What did your career entail prior to Ritual?
Prior to Ritual, I was an early team member at Scopely, helping to scale the company to become one of the largest mobile game publishers in the world. I was also the first employee at StartEngine, a technology accelerator and crowdfunding platform. Throughout my career, I’ve been passionate about building brands, communities, awareness, and driving acquisition for disruptive companies that I want to help share with the world.
How did you find balancing work and motherhood? Were there any particularly challenging moments (pumping at work, for example?!)?
It’s definitely hard, and I can’t say that I’ve found balance (I don’t even know if balance exists when you’re trying to “do it all”!). Our CEO Katerina, who was one of the only other women in the company with children at the time, shared that one part of your life is probably always going to be a little compromised, whether it’s your relationships, your health, or your work, and each week you have to decide what you want to prioritize. Now that I’m self-employed, it’s been a little easier to balance all three, but I can’t say I’ve cracked the code. Pumping at work was challenging (pumping anywhere is challenging!), but my company made it so much easier by welcoming and celebrating pumping with open arms. One particularly challenging time was the month after coming back from maternity leave. It was such a big adjustment and so hard for me emotionally. I really felt like I was still in a daze.
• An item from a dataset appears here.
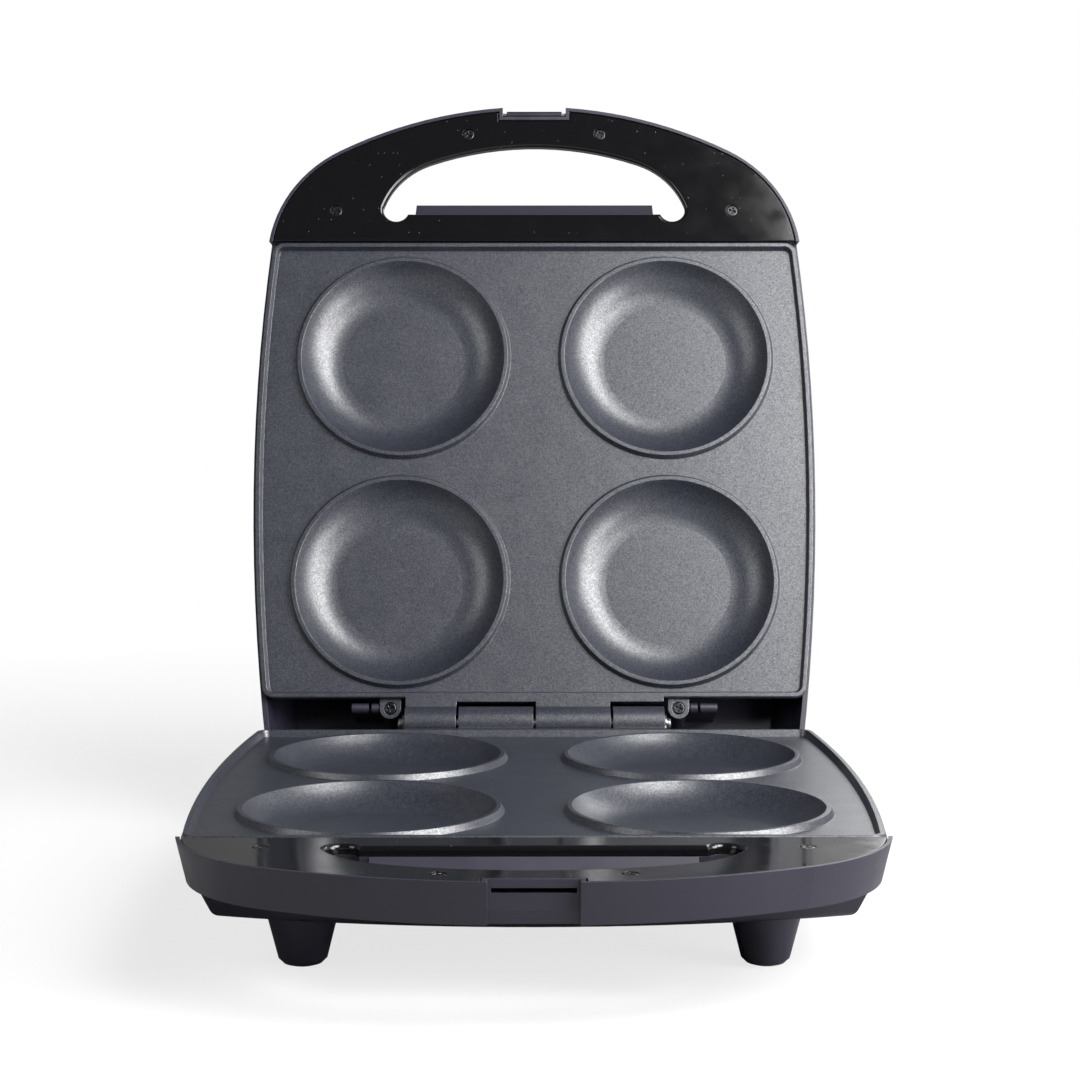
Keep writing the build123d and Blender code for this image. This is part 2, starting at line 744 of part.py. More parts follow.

Did motherhood change the way you approach your work? Did it make you any more or less ambitious?
My ambition is higher than ever as a mother. I want to give the best possible life to my son, but also want to honor the ambition within myself and make myself proud. In the early days of motherhood, it definitely made me force myself to stop working very late into the night because I was simply exhausted from minimal sleep. More generally, when you become a mother, your priorities shift. I wanted to be more present for the important things in life, outside of my work. I became much more efficient with my time – at work, and at home – and in turn, I think it made me a more effective professional.